(Object modeling scripts)
+--
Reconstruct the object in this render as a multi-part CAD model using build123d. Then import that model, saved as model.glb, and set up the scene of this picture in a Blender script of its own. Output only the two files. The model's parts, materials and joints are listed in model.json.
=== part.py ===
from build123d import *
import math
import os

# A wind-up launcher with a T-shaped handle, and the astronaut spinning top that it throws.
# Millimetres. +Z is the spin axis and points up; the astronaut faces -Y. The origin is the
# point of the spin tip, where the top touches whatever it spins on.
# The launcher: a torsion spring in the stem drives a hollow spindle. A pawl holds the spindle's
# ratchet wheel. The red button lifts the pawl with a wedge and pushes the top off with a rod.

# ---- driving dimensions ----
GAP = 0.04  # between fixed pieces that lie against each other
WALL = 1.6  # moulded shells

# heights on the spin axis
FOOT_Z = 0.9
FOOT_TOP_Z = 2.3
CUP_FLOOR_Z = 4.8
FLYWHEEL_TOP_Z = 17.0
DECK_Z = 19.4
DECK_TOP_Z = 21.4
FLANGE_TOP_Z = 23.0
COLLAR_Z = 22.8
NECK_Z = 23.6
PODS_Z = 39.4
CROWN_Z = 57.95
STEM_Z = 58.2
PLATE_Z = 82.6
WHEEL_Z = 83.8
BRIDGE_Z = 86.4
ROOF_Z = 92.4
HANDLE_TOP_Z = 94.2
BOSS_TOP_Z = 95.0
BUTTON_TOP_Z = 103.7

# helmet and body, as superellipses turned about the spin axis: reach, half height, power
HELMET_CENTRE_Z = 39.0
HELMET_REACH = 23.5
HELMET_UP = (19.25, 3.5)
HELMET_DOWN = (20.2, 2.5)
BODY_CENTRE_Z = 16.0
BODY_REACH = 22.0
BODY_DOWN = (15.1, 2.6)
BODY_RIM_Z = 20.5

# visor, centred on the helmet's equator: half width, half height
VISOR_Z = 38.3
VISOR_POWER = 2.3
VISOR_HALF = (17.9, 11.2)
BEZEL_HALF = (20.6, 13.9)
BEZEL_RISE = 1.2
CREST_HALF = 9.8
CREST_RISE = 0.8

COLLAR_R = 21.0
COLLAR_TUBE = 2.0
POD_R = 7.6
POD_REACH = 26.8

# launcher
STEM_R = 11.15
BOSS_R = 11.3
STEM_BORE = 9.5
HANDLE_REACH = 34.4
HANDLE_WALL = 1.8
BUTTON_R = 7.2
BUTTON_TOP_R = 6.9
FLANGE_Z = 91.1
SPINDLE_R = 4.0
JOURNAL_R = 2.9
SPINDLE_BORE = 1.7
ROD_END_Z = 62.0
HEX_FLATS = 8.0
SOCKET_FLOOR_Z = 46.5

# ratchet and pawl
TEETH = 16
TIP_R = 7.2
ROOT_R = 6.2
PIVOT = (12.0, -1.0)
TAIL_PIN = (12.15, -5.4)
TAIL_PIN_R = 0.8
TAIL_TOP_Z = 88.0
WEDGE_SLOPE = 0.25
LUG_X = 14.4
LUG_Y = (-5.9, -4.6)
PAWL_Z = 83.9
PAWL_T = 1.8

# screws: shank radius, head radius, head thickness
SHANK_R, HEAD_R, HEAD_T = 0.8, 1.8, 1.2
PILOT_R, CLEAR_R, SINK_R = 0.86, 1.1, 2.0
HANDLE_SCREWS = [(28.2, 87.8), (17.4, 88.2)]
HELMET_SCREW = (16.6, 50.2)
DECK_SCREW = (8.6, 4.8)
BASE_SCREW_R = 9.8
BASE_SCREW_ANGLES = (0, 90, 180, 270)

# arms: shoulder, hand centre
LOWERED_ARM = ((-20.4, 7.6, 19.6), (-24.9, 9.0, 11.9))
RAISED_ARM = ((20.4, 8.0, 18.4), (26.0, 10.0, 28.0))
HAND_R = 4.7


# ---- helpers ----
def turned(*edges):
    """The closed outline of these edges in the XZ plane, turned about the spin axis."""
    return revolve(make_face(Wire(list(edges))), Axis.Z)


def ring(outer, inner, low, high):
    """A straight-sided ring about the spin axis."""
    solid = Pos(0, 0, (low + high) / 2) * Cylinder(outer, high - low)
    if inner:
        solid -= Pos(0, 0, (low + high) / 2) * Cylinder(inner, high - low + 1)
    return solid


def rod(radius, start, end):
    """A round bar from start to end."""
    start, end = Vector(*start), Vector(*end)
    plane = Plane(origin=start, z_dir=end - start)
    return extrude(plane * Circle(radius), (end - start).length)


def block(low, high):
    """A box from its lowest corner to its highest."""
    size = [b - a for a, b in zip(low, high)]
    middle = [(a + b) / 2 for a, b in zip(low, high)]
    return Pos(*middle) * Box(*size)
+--
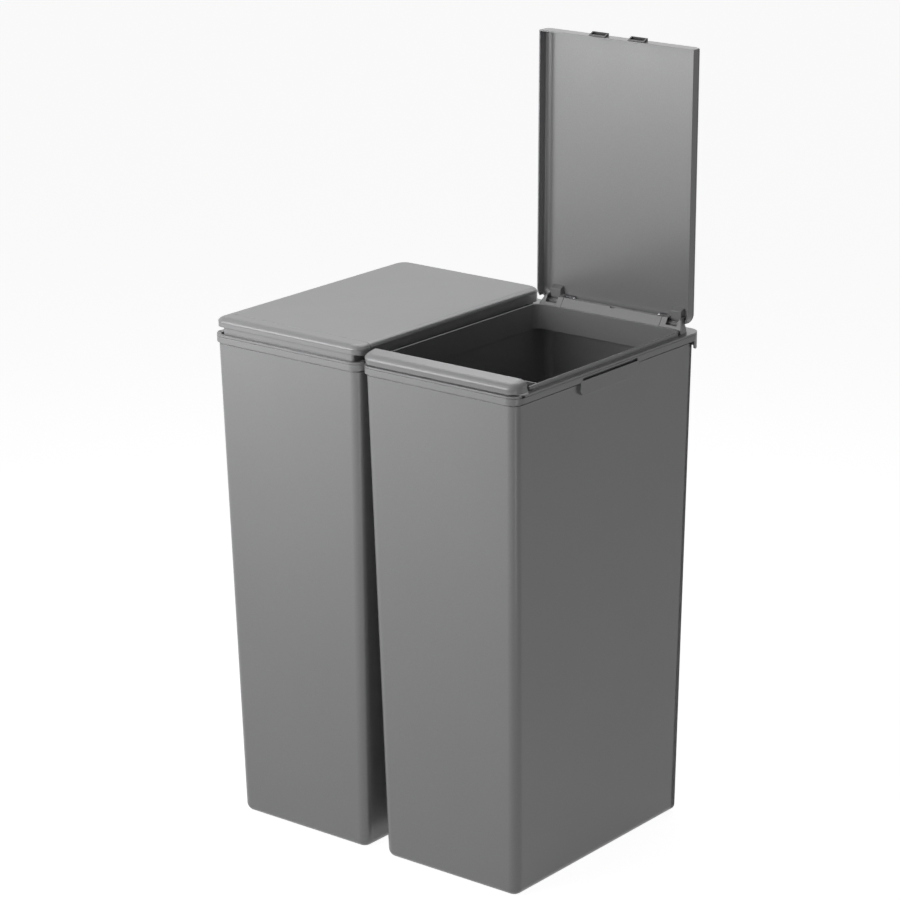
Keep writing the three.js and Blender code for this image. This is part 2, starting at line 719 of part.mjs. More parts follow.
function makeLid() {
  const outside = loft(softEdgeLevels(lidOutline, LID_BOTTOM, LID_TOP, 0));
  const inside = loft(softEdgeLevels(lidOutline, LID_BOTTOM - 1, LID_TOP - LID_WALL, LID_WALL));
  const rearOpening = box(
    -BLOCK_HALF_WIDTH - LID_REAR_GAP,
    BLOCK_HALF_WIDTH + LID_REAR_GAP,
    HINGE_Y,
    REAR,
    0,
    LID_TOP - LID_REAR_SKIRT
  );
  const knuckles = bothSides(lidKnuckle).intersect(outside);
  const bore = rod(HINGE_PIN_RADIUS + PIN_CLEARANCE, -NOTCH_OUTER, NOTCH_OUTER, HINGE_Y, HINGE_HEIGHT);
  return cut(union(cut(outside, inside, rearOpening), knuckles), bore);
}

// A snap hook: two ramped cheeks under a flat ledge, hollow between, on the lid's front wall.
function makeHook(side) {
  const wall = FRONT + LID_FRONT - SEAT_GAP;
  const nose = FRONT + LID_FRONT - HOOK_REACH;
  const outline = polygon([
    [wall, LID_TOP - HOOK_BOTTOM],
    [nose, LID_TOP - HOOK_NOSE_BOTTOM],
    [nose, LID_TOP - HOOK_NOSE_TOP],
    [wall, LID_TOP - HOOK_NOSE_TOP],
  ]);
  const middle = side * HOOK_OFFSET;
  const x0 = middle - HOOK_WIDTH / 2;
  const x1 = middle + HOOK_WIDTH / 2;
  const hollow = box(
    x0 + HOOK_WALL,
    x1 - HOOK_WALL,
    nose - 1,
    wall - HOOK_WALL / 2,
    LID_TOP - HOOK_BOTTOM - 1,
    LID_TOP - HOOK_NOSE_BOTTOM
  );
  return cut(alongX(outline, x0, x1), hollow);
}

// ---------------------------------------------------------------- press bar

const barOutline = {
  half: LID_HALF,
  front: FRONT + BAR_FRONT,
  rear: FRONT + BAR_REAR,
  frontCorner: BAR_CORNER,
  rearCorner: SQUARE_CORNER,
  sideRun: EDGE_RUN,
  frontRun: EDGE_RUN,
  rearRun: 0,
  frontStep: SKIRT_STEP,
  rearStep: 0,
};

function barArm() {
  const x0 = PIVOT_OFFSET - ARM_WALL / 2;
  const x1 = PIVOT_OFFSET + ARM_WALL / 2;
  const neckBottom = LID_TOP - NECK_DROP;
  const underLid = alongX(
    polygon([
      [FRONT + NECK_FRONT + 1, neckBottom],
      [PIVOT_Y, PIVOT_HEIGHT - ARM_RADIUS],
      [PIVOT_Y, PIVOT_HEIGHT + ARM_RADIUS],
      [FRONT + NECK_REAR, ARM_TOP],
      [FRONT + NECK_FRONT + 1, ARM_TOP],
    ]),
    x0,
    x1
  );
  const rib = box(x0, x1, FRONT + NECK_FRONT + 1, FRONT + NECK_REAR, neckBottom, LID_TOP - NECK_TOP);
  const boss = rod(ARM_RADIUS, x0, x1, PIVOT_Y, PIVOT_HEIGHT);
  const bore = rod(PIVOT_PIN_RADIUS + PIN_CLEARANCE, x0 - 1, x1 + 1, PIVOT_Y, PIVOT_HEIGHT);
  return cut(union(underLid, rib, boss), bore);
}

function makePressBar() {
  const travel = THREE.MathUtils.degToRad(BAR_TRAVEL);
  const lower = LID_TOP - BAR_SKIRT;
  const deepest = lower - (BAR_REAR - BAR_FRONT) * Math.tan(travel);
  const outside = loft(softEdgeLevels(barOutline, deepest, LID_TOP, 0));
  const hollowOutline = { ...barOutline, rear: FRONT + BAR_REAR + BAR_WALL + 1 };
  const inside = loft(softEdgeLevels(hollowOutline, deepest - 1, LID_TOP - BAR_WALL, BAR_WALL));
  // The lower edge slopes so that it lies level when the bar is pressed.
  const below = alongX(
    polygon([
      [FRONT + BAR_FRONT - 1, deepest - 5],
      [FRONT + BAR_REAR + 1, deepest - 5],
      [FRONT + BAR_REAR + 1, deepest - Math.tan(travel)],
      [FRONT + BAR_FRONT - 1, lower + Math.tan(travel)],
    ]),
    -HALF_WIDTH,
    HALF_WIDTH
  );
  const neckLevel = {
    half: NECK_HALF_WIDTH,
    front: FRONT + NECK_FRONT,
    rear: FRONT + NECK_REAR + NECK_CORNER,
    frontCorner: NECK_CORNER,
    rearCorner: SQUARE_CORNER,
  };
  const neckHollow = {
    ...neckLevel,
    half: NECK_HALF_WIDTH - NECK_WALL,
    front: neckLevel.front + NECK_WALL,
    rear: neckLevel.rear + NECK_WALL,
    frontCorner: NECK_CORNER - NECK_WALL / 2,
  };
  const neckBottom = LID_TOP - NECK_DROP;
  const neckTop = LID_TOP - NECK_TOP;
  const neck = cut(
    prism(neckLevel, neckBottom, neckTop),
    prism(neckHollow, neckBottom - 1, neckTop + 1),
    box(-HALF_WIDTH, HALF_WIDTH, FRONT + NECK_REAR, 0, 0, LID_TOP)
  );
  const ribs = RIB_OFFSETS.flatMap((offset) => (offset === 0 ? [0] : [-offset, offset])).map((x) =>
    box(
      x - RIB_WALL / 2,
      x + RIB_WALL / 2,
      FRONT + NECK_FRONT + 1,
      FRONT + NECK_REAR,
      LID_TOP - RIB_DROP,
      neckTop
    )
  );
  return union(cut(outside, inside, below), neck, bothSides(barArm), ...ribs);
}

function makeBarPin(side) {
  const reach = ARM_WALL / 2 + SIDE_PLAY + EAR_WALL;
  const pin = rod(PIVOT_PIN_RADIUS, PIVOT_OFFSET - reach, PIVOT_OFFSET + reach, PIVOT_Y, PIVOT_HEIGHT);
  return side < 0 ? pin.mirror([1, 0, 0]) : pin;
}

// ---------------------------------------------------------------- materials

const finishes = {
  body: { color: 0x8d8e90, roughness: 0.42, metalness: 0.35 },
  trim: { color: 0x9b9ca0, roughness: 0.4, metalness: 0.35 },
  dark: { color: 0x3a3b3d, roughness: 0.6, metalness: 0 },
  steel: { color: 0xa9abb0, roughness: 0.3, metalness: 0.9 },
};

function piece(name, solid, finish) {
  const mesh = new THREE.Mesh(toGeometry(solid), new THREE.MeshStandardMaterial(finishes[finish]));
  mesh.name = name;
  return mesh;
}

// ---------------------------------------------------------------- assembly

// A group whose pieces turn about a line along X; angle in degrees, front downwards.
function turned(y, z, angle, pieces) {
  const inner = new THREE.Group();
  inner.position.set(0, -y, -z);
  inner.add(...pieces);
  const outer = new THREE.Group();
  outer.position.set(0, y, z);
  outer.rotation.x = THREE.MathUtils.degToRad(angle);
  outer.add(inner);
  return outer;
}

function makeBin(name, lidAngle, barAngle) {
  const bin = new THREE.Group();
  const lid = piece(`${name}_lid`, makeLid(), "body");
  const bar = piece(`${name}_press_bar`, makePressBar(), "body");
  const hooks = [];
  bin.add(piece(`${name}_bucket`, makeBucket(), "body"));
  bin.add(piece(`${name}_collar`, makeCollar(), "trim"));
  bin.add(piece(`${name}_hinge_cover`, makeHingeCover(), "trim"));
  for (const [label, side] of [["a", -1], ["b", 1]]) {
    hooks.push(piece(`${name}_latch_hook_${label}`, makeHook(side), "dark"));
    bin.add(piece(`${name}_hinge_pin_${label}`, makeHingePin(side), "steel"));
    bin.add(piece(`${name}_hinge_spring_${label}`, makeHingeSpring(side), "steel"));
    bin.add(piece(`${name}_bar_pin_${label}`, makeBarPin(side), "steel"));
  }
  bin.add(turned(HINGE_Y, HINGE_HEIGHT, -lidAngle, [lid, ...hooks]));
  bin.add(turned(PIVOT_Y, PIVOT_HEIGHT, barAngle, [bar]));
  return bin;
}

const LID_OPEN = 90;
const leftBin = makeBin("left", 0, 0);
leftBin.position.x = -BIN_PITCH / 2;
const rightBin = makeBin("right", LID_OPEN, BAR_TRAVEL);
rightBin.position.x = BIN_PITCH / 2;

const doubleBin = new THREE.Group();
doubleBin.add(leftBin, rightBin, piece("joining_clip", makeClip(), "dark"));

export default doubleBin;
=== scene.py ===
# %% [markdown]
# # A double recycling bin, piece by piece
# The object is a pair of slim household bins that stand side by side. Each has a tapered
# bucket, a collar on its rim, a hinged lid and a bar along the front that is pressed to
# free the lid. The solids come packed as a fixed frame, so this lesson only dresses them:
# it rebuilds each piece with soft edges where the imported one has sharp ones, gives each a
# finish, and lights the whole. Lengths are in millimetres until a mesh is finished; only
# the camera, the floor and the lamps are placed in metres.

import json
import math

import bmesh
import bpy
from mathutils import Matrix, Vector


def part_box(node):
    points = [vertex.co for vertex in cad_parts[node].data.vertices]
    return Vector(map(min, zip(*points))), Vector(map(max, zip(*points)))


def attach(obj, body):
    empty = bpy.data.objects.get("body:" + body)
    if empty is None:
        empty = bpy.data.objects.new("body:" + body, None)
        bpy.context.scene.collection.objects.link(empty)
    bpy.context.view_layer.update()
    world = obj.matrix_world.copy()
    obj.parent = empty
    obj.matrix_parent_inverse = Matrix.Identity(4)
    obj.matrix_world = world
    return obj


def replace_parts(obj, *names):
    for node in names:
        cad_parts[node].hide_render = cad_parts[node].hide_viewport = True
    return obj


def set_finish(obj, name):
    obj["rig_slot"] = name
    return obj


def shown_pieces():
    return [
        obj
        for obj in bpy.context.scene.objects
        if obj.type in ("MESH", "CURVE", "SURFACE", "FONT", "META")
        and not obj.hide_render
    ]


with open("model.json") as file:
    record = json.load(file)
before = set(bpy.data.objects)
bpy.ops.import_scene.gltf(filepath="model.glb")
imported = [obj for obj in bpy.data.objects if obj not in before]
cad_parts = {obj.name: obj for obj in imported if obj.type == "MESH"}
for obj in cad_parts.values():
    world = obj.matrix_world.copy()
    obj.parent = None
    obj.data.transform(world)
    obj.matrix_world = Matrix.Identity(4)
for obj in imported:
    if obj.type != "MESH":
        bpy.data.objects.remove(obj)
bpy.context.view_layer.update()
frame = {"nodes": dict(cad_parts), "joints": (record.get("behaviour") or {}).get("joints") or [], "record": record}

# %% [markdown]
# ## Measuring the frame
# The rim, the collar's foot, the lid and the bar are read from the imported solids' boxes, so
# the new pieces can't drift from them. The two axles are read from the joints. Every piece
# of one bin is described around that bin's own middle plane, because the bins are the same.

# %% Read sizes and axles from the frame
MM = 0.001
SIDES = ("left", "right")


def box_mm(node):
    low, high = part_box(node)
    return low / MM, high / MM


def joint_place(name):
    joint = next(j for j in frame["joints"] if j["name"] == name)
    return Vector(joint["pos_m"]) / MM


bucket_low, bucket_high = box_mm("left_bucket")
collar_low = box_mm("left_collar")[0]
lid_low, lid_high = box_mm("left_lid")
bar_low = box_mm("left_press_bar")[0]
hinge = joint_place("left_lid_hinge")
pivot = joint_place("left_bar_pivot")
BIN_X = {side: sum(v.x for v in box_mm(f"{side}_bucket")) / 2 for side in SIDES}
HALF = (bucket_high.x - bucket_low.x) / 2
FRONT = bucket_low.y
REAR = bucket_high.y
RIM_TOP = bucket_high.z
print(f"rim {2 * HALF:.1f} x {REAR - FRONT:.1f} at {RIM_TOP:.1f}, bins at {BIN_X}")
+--
Brief - Above are the records; from them, give again exactly the lines from the one containing "const LID_OPEN = 90;" to the one containing "# the camera, the", both lines included, and nothing more.

Worked answer -
const LID_OPEN = 90;
const leftBin = makeBin("left", 0, 0);
leftBin.position.x = -BIN_PITCH / 2;
const rightBin = makeBin("right", LID_OPEN, BAR_TRAVEL);
rightBin.position.x = BIN_PITCH / 2;

const doubleBin = new THREE.Group();
doubleBin.add(leftBin, rightBin, piece("joining_clip", makeClip(), "dark"));

export default doubleBin;
=== scene.py ===
# %% [markdown]
# # A double recycling bin, piece by piece
# The object is a pair of slim household bins that stand side by side. Each has a tapered
# bucket, a collar on its rim, a hinged lid and a bar along the front that is pressed to
# free the lid. The solids come packed as a fixed frame, so this lesson only dresses them:
# it rebuilds each piece with soft edges where the imported one has sharp ones, gives each a
# finish, and lights the whole. Lengths are in millimetres until a mesh is finished; only
# the camera, the floor and the lamps are placed in metres.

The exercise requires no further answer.